A newly completed study of the proposed deal, which European officials said Prime Minister Stephen Harper decided not to release until after the election, concludes that the pact would increase bilateral trade and investment by at least $40-billion a year, mainly in trade in services.
Ottawa officials say they have overcome what they see as their biggest hurdle: the resistance of provincial governments to an agreement that would force them to allow European corporations to provide their government services, if their bids are the lowest.
Although Ottawa’s current list of foreign-policy priorities does not include European issues, European and Canadian officials say Mr. Harper has been heavily engaged with the proposed trade pact.
The two governments have completed a detailed study of the proposed agreement that will be unveiled shortly after the election, should the Conservatives win.
Both Ottawa and Brussels have had staff work on a draft text for a deal they had hoped would be introduced at a Canada-EU summit, to be attended by French President Nicolas Sarkozy, European Commission President Jose Manuel Barroso and Mr. Harper in Montreal on Oct. 17. France currently holds the rotating presidency of the EU, and Mr. Sarkozy has said that he hopes to make economic integration with Canada one of his accomplishments.
Last Wednesday, a top Ottawa trade official wrote to Mr. Mandelson to propose “the launch of comprehensive negotiations toward a closer economic partnership at the Canada-EU Leaders Summit, to be held on October 17,” and stressed that all 13 provincial and territorial governments had agreed to the proposed pact at a July 18 meeting in Quebec City.
Because of the election, Mr. Harper appears to have decided not to unveil a full text of the proposed agreement, but instead to use the summit to inaugurate the trade talks with the launch of a “scoping exercise” that will quickly set the goals of the pact and lead to formal “comprehensive trade and investment negotiations” to begin in “early 2009,” according to communications between senior Canadian and European officials examined by The Globe and Mail.

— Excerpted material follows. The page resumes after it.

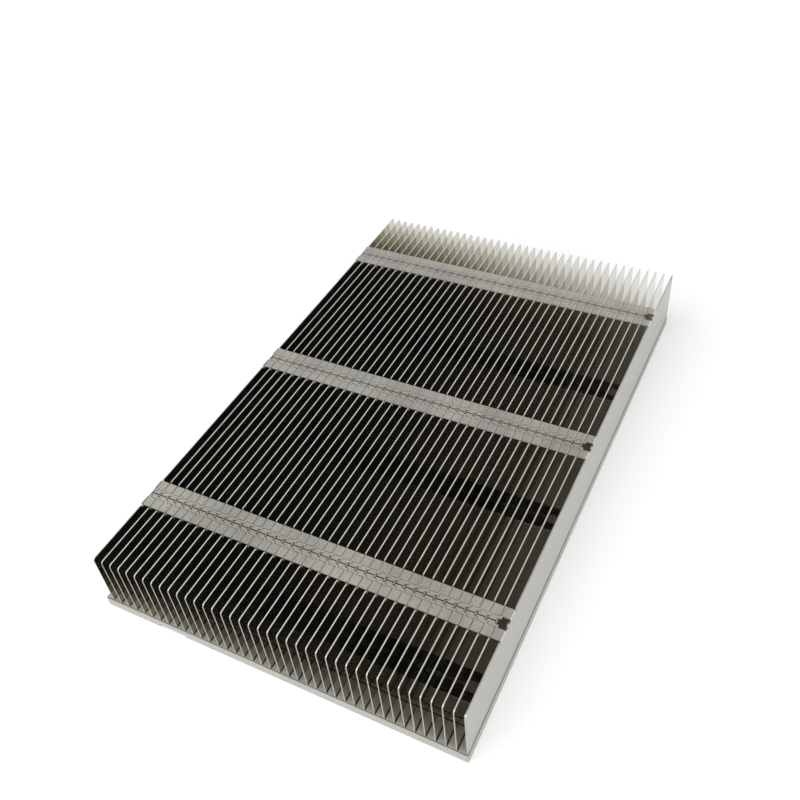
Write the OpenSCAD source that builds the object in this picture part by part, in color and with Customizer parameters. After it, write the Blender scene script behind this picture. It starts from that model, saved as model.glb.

Proponents, including all of Canada’s major business-lobby organizations, are in favour of the deal because it would open Canadian exporters to a market of 500 million people and allow the world’s largest pool of investment capital into Canadian companies without restrictions.
Because Canada’s fractious provinces have killed attempts at a trade pact in the past, Europe is demanding that Canada accept a more far-reaching agreement than Canada and Europe had attempted before, in an effort to win a stronger commitment, EU officials said.
Major “deal-breaker” conditions, officials said, include full agreement by all 10 provinces, especially on the issue of European companies providing government services, and what are known as “geographic indicators,” which forbid products such as champagne and feta cheese to be produced under those names outside their nations of origin. Controversially for Canada, this may soon be extended so only English producers can use the name cheddar on their cheese.
However, both sides agree that there is far more political will to negotiate a major deal, on both sides than there ever has been.
“I am far more optimistic this time than I’ve ever been in the past. ... I feel very confident that we will be able to launch something on Oct. 17 that will give us a better chance than we’ve ever had before to get a full deal in place,” said Roy MacLaren, head of the Canada-Europe Round Table, a pro-trade business organization that has been heavily involved in the negotiations.
As a trade minister in the Jean Chrétien government and later as a diplomat, Mr. MacLaren was involved in several previous attempts at a Canada-EU pact.
4 comments:
I believe European Union has one big advantage - big, opened and flexible market of goods, labor forces and technologies. That's good and I believe we can lose joining this. On the other hand, EU common policies are a disaster - agricultural policy, huge bureaucracy, stupid norms for everything...I think we should stay far away from THIS!
Regards,
Elli
It appears Canada's business associations are drumming for it.
Personally I would welcome easier access to their offshore employment and education market with a good old Canadian passport.
Like all things, a mixed package of pros and cons - more importantly though, this needs to be publicized during the election. Seriously, the cloak-and-dagger timing is vexing, to say the least.
The reality seems to be Canada still needs strong buyers for our materials at this time, and our major parnter is not able to perform as well for us. EU could help ensure good markets for us and certainly move us away from the "eggs-in-one-basket" situation we have now with our reliance on US apetite for our stuff. Long term, we need to rely less on foreign investment overall, so putting a time-line (not infinite...) with this EU arrangement would be wise, in conjunction with some serious plan to improve Canadian processing and productivity. I see the EU move as good over all, if seen as one step in a larger movement for our country.
What isn't cloak and dagger in terms of Canada's international trade positioning?
Researching Canada's franchise degree market for example is like looking for an elusive ghost.
Like the US economy Canada is caught swimming naked in terms of building salient and global trade relationships beyond the dusty export representative telephone for raw materials which will probably result in a lot more brisk hand-shaking all around in the next few years.